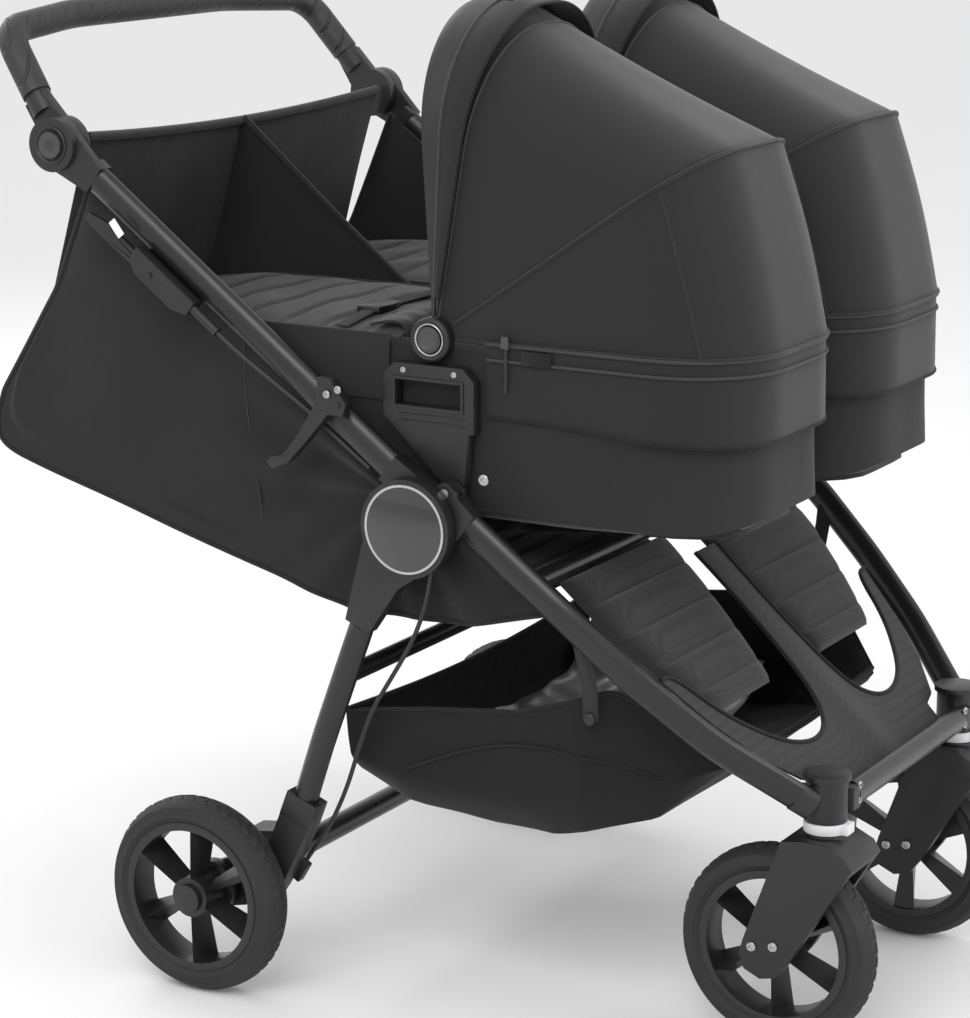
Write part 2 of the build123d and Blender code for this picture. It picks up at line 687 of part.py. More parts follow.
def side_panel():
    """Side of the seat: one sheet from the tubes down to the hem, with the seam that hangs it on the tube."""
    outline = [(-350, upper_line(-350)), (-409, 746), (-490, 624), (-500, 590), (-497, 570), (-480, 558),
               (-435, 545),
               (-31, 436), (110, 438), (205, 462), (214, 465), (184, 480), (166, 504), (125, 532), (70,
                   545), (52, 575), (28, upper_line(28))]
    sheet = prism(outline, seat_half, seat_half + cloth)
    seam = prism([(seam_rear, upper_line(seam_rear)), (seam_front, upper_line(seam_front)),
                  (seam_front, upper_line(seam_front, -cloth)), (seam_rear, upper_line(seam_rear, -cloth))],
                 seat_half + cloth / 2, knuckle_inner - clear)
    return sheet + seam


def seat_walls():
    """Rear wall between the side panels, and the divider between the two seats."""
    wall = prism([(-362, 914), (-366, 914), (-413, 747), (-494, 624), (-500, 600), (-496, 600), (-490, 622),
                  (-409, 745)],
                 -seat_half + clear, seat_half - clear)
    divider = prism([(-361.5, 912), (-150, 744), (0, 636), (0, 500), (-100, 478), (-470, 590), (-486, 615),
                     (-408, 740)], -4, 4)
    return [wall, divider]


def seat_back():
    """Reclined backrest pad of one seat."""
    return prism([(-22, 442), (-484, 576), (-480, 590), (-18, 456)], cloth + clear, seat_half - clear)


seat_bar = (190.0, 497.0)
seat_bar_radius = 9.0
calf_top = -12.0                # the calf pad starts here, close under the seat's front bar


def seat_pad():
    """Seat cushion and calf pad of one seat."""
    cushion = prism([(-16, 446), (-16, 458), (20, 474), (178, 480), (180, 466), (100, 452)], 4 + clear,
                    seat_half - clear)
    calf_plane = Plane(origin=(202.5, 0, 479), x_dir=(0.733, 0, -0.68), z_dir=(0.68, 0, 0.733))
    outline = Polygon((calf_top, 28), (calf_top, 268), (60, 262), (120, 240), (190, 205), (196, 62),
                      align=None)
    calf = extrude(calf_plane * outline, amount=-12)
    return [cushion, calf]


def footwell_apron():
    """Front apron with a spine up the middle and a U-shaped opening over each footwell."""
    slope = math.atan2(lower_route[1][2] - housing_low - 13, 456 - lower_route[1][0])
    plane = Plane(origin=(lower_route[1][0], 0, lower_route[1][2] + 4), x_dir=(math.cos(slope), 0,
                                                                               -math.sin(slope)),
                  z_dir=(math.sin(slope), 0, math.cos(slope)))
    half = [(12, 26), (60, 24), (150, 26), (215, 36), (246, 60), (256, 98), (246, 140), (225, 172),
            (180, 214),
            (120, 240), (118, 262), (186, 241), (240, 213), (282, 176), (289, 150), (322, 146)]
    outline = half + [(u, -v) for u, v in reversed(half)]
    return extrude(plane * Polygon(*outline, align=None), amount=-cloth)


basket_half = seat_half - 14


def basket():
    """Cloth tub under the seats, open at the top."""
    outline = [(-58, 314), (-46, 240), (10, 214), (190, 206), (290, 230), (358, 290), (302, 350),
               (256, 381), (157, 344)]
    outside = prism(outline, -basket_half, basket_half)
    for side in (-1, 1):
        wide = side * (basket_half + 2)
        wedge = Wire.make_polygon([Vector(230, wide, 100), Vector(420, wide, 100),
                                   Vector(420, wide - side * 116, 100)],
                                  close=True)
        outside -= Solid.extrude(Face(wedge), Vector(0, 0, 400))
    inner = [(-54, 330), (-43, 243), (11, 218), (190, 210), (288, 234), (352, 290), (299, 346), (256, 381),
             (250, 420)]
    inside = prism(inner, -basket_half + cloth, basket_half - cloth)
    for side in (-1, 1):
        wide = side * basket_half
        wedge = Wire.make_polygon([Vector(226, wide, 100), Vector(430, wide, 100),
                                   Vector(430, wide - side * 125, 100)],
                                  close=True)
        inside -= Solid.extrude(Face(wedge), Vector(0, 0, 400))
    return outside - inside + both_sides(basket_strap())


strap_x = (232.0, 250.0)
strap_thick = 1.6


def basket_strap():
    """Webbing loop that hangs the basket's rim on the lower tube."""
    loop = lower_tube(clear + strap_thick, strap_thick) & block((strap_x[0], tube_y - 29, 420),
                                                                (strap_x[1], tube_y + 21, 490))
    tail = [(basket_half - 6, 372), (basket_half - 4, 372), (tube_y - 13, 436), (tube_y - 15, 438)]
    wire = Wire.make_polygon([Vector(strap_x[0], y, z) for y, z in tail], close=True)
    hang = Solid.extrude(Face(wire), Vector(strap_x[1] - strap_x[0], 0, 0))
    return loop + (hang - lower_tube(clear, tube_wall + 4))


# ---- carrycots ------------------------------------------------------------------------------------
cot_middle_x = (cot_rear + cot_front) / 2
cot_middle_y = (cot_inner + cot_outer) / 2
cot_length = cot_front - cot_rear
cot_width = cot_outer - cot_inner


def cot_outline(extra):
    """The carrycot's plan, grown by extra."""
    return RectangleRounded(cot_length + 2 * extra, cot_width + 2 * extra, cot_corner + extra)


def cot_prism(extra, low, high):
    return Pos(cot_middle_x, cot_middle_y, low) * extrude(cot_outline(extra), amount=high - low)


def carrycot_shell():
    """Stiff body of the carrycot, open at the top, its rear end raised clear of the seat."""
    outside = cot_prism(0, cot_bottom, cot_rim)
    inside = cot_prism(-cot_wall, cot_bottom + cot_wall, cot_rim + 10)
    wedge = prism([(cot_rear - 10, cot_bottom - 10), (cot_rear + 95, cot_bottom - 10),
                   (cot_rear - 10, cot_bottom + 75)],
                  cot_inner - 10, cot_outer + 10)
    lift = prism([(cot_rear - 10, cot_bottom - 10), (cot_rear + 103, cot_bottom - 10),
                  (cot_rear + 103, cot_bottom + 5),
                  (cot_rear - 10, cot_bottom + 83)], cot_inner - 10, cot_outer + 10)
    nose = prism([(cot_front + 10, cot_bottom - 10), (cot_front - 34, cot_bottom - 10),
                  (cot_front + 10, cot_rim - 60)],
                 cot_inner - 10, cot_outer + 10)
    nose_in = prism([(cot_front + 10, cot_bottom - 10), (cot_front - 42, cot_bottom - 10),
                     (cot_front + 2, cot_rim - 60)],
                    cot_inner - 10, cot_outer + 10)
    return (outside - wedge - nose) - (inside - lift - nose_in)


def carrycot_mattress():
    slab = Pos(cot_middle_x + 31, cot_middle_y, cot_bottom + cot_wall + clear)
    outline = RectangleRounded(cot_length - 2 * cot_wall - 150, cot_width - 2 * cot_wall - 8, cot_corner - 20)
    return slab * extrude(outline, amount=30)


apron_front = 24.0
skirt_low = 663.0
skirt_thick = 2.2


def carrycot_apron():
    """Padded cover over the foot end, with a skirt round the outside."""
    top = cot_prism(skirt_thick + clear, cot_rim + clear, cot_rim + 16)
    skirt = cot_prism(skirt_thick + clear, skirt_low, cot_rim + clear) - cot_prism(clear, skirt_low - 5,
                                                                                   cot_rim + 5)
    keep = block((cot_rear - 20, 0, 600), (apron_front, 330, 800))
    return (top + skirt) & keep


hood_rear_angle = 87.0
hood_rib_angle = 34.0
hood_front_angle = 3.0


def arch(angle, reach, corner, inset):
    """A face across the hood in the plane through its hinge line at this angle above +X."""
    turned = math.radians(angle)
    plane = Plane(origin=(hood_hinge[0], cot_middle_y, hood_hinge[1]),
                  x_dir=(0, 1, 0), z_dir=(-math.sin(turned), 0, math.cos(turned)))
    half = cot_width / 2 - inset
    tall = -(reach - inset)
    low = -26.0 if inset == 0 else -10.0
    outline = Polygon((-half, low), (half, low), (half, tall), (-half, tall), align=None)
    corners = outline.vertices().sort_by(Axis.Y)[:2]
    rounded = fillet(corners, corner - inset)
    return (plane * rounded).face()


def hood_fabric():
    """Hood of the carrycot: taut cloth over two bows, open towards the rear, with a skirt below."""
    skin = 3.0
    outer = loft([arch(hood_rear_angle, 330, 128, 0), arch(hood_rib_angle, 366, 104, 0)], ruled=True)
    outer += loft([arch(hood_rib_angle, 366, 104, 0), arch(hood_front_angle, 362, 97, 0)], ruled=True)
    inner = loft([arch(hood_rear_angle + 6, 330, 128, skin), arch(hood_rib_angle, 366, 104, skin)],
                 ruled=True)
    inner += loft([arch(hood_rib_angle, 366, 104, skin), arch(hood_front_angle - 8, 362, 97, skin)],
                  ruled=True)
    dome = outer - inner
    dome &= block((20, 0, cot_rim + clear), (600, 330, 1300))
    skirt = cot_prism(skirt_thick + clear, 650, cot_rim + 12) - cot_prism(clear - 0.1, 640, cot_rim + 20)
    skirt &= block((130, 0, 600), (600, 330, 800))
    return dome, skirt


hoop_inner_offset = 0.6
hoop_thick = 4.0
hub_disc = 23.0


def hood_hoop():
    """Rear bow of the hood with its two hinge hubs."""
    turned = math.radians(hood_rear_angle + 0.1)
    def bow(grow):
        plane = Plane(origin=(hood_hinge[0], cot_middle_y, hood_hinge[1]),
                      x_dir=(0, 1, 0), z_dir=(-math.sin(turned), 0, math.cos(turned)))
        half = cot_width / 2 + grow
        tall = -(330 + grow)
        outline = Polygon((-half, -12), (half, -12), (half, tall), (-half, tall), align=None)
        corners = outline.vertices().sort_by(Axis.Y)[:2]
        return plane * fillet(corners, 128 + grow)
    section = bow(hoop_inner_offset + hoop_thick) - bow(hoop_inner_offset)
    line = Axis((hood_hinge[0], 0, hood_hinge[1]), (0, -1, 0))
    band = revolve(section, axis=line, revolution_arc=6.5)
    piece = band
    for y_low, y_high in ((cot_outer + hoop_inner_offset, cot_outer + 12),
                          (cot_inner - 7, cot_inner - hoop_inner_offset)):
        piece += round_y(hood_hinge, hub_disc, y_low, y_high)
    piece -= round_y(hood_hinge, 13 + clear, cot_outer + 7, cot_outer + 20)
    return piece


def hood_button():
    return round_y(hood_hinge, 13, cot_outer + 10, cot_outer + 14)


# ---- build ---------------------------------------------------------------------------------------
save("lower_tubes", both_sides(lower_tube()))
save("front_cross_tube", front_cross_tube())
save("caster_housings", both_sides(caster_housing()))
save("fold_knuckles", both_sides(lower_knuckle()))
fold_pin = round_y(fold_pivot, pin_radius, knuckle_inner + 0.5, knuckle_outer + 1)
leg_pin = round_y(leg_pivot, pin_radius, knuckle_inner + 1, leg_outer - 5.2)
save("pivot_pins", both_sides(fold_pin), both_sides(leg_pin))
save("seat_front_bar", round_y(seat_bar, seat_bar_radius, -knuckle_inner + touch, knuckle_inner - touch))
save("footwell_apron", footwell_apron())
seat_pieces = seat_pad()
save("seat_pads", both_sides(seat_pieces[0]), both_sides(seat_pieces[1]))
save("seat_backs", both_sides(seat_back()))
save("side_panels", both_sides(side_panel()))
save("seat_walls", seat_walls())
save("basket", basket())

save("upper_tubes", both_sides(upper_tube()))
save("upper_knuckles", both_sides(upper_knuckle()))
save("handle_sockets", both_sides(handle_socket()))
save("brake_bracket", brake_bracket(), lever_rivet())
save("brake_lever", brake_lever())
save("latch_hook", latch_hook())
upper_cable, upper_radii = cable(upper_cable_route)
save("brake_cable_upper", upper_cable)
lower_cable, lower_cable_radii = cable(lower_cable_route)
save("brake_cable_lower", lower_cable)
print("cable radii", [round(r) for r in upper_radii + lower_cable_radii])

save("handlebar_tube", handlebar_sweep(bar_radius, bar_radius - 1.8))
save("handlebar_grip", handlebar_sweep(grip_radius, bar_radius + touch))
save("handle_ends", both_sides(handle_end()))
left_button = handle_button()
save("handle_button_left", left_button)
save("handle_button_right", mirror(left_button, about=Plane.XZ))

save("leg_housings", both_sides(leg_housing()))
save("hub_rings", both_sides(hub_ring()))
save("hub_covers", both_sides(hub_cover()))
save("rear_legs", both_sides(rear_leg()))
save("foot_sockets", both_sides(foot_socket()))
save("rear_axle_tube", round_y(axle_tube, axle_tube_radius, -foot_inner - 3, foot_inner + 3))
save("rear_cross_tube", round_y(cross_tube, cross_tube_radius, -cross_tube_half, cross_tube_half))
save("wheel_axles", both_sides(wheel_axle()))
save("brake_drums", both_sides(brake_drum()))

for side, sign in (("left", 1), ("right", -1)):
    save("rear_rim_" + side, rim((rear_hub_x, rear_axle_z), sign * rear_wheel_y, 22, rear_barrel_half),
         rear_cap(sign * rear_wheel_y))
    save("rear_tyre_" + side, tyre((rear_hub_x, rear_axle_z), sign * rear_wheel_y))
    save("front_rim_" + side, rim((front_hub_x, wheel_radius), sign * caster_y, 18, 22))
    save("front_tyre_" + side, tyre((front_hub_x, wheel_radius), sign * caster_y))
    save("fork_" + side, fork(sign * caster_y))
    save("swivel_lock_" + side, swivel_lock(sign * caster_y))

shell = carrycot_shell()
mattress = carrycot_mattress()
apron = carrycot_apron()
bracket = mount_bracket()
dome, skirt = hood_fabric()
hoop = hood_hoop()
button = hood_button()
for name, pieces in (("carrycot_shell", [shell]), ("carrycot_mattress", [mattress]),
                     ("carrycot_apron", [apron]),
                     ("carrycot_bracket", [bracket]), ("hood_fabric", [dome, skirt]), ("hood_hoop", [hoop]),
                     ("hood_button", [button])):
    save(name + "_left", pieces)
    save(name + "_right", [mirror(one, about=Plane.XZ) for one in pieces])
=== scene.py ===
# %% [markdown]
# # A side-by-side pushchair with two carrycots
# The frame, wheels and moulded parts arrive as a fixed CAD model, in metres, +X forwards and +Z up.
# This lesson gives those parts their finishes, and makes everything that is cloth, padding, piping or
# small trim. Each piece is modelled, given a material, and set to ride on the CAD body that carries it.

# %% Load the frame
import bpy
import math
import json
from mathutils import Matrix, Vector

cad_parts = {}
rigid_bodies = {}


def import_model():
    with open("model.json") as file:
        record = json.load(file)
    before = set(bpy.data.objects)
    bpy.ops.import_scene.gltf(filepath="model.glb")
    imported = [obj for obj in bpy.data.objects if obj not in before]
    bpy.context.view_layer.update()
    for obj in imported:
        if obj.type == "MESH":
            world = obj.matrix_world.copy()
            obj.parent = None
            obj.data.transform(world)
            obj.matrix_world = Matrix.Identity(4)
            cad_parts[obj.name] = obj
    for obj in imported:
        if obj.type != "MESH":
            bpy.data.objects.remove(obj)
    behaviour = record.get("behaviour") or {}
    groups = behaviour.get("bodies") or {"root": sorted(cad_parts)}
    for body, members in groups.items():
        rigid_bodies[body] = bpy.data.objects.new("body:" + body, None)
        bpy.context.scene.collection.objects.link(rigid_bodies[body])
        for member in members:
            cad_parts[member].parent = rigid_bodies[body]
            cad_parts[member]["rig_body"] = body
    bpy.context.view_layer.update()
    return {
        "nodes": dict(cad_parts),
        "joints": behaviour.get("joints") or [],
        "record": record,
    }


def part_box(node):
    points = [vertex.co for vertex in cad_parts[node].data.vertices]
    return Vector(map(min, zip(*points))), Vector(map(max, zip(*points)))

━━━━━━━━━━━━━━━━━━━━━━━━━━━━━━

Only the lines from the one containing "record = json.load(file)" through the one containing "obj.matrix_world = Matrix.Identity(4)" are to be reproduced, exactly as they appear.

        record = json.load(file)
    before = set(bpy.data.objects)
    bpy.ops.import_scene.gltf(filepath="model.glb")
    imported = [obj for obj in bpy.data.objects if obj not in before]
    bpy.context.view_layer.update()
    for obj in imported:
        if obj.type == "MESH":
            world = obj.matrix_world.copy()
            obj.parent = None
            obj.data.transform(world)
            obj.matrix_world = Matrix.Identity(4)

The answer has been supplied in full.